WRITTEN REQUEST
Return, word for word, every line that follows.

## Begin PROVIDED MATERIAL

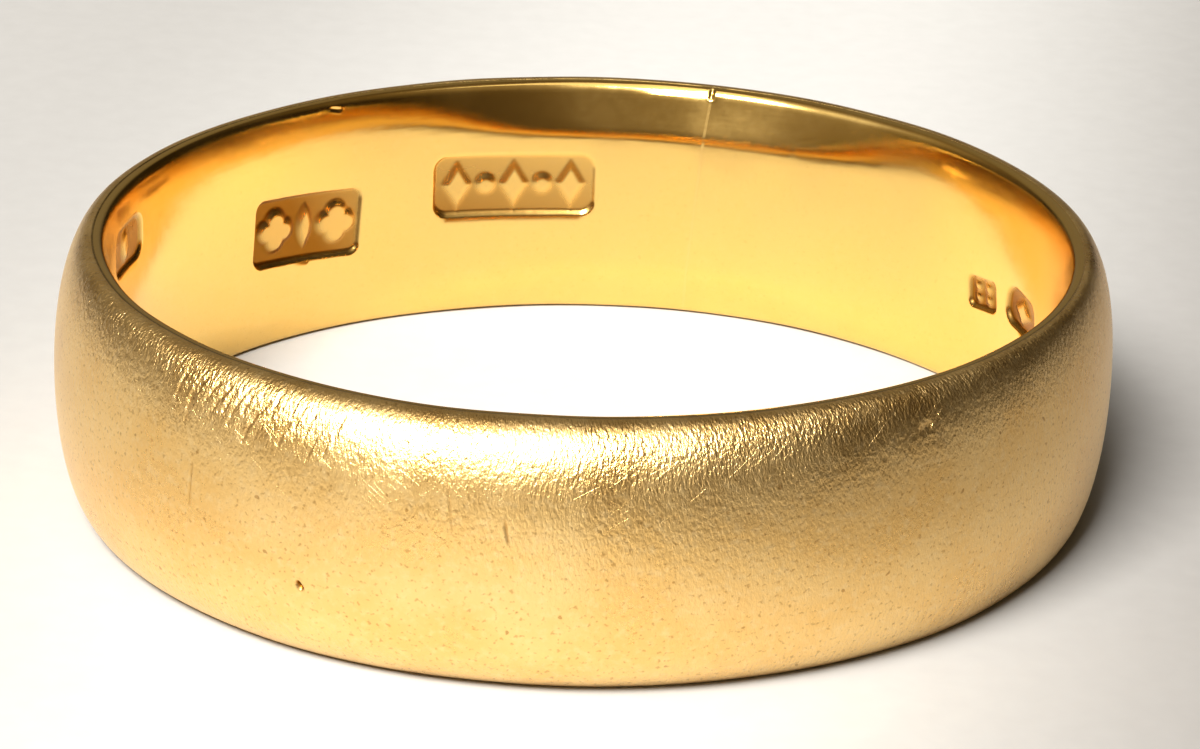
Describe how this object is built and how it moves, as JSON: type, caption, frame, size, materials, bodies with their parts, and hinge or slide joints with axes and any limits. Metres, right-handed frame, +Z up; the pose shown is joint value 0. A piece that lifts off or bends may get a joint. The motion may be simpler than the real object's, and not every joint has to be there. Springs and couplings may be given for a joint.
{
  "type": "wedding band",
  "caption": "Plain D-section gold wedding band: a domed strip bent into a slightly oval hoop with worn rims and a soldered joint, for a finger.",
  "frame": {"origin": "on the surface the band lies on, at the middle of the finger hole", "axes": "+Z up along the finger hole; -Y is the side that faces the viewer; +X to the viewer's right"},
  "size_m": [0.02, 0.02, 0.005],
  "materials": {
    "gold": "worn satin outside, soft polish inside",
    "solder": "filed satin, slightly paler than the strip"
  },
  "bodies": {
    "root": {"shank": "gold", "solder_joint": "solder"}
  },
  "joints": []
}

## End PROVIDED MATERIAL

THE COMPLETED TASK
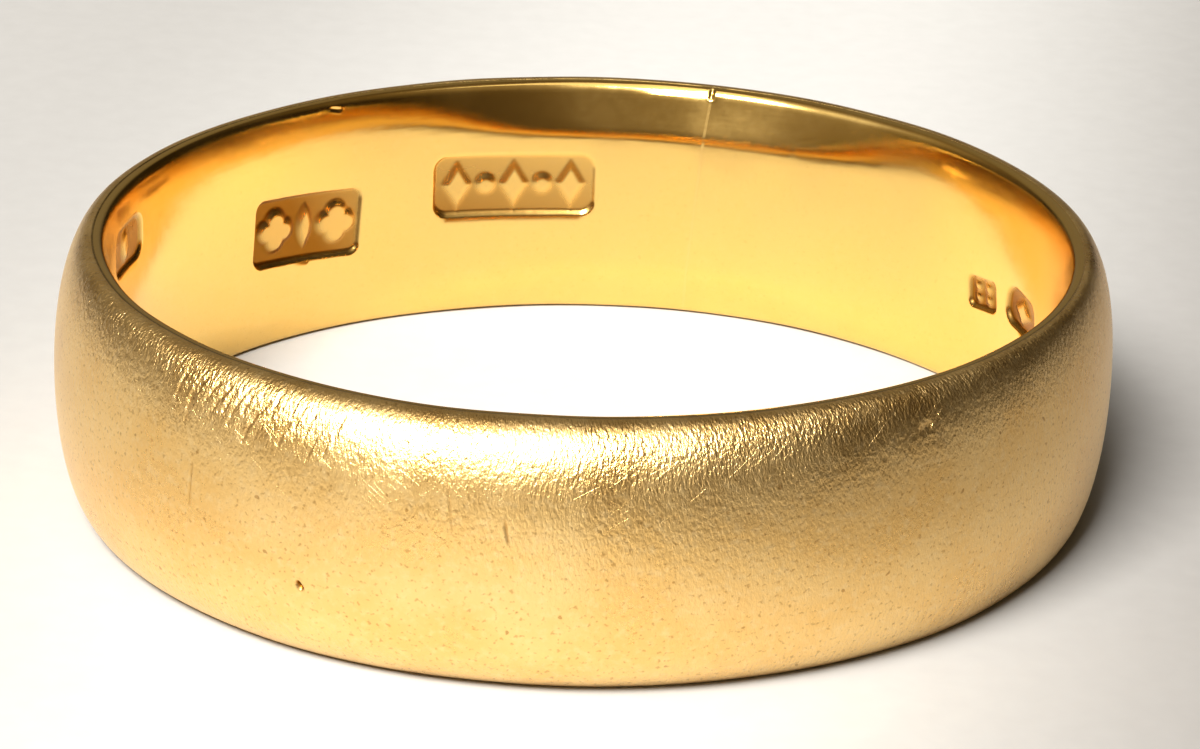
Describe how this object is built and how it moves, as JSON: type, caption, frame, size, materials, bodies with their parts, and hinge or slide joints with axes and any limits. Metres, right-handed frame, +Z up; the pose shown is joint value 0. A piece that lifts off or bends may get a joint. The motion may be simpler than the real object's, and not every joint has to be there. Springs and couplings may be given for a joint.
{
  "type": "wedding band",
  "caption": "Plain D-section gold wedding band: a domed strip bent into a slightly oval hoop with worn rims and a soldered joint, for a finger.",
  "frame": {"origin": "on the surface the band lies on, at the middle of the finger hole", "axes": "+Z up along the finger hole; -Y is the side that faces the viewer; +X to the viewer's right"},
  "size_m": [0.02, 0.02, 0.005],
  "materials": {
    "gold": "worn satin outside, soft polish inside",
    "solder": "filed satin, slightly paler than the strip"
  },
  "bodies": {
    "root": {"shank": "gold", "solder_joint": "solder"}
  },
  "joints": []
}